Does it have faults? Yes of course. All bikes are compromised to some extent. The Matchless suffers from that low gearing. I do not fancy riding it on a motorway (although I rode it down maybe a hundred miles of M6 once, it was not a great experience). It is noisy. Not everyone revels in the sound of a barely-silenced 750 twin. I do, but…
…but this is a splendid motorcycle. They are so splendid and so quirky that owners tend to collect them, to become anorak about them, and to gather together in small mutter huddles. That’s all right then.
The Cleaner’s Perspective
Before we could take the photos which you see here, the G15 simply demanded to be cleaned. It came to Cornwall in the yakking rain, and then stood in a damp shed for two months, poor thing.
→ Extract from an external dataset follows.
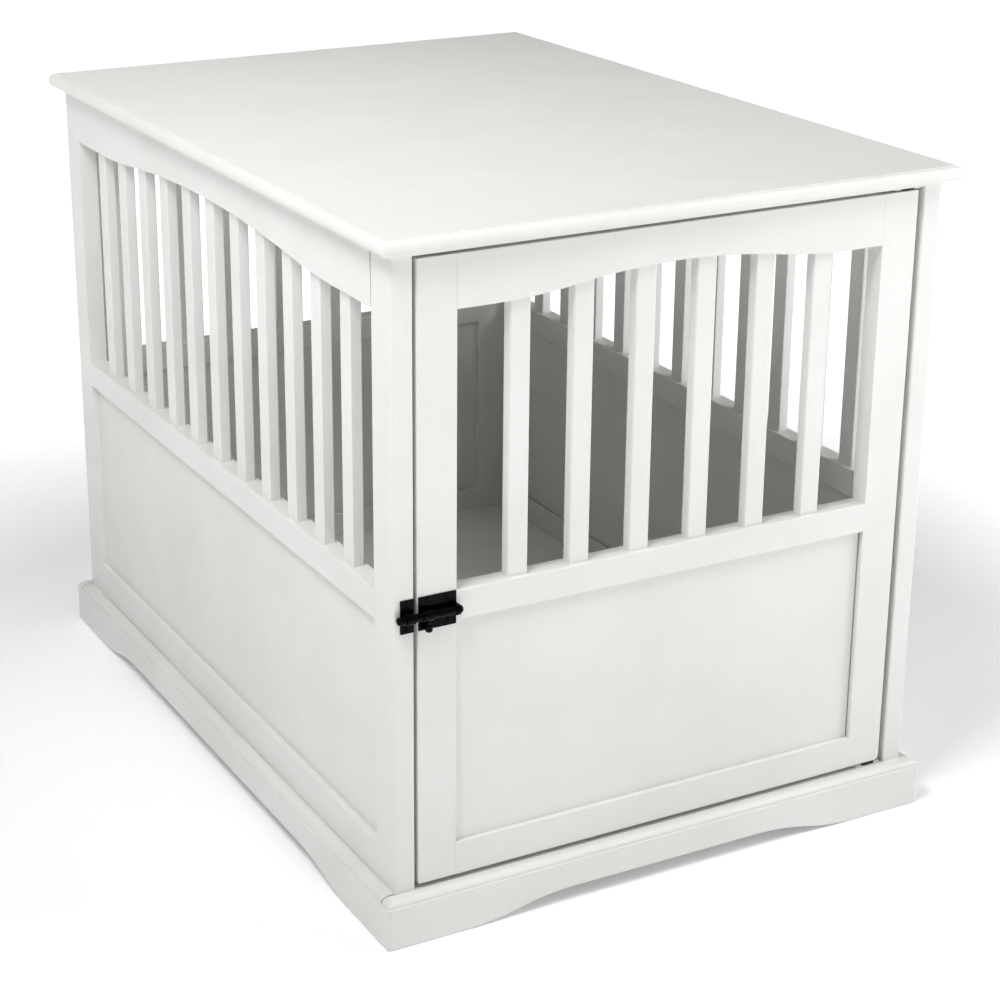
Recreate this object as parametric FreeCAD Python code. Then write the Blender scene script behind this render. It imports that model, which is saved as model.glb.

Just about every metal bit needed a once over before you could wave a camera lens anywhere near it.
Congratulations should go, then, to Armours, who supplied the exhaust pipes. There was not a spot of rust anywhere on them; not even on the welds or at the very end of the silencers where condensation loves to lurk. Good kit!
The same can’t be said about some of the bike’s ancillary equipment — maybe the kickstart and gearchange levers were old ones? They had certainly grown an unhealthily scabrous coating of oxide. It cleaned off, mostly, with the application of elbow grease, but experience tells me that it’ll re-appear the very next time this bike meets rain. It’ll need constant vigilance to keep those items from turning orange and ‘orrible, oh yes.
And sadly, the same is true of the wheel rims. The NEW wheel rims. The chrome on them is pocked and pitted ALREADY. This bike came straight from its restoration and into our clutches, and apart from the recent travails it’s been well kept. Yet a new set of wheels are fast on their way out. I can’t find any receipts to confirm who supplied the wheels, but they are stamped ‘CWC.’
If FW decides to ride this bike regularly then he’ll have to make a decision about what to do with them; they’ll need remedial action very soon. Shame, eh?